Just to give a few examples from hundreds of dozens of times I burst my bubble over the years... when we were designing new BART train cars (the Fleet of the Future) we were excited about a custom bicycle rack we were designing that was similar to a transit bike rack used in Copenhagen and early mockups seemed promising when we tested them with bicyclists. But when we did final testing on the final prototype cars, a majority of bicyclists told us that they found them hard to use and preferred a simple horizontal bar mounted on the wall that they could bungee or strap their bike to, even if it meant stacking multiple bikes together. We double-checked the research to make sure it was accurate and switched to the new design despite our emotional investment in the Copenhagen style racks. It was hard to swallow, but on the bright side the new design weighed less, which slightly reduces the energy required to run the trains!

Original Fleet of the Future bike rack
Original Fleet of the Future bike rack
Revised Fleet of the Future bike rack
Revised Fleet of the Future bike rack

As another example, I can think of multiple times that customer research burst my bubble about the appeal of a brand position or brand tag line. Sometimes a tag line speaks to you and connects with your values and emotions but doesn't speak to the average transit rider. Many times I wanted to focus the transit brand on its environmental benefits, only to have the research tell me that only 15% or so of riders shared my passion for the environment.
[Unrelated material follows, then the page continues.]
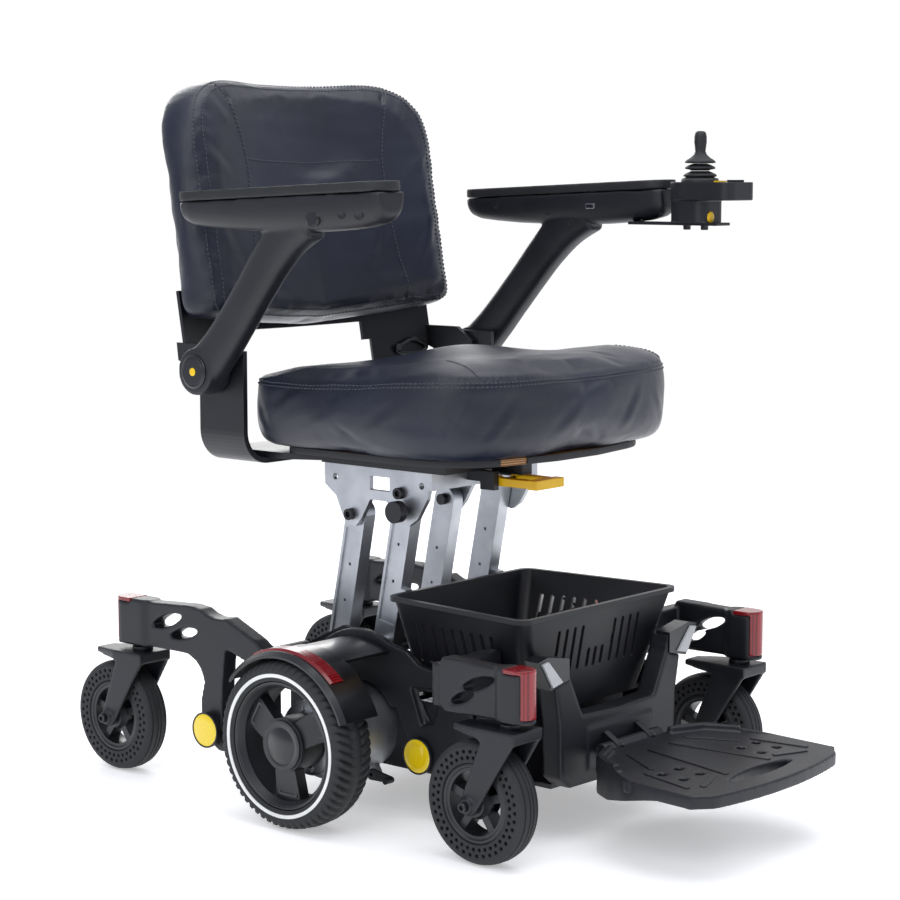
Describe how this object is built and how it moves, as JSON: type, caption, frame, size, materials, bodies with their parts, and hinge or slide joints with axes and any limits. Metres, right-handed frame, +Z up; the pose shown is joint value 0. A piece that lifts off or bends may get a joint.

A majority care about the environment but not enough to change how they travel. You can imagine that this was difficult to hear, but it was important to listen to this feedback so I could be as effective as possible in marketing transit (which ultimately helps the environment). Anyway, as a result of the research, while we used environmental appeals when targeting smaller market niches that were receptive to eco appeals, we did not often use eco appeals for the mass market.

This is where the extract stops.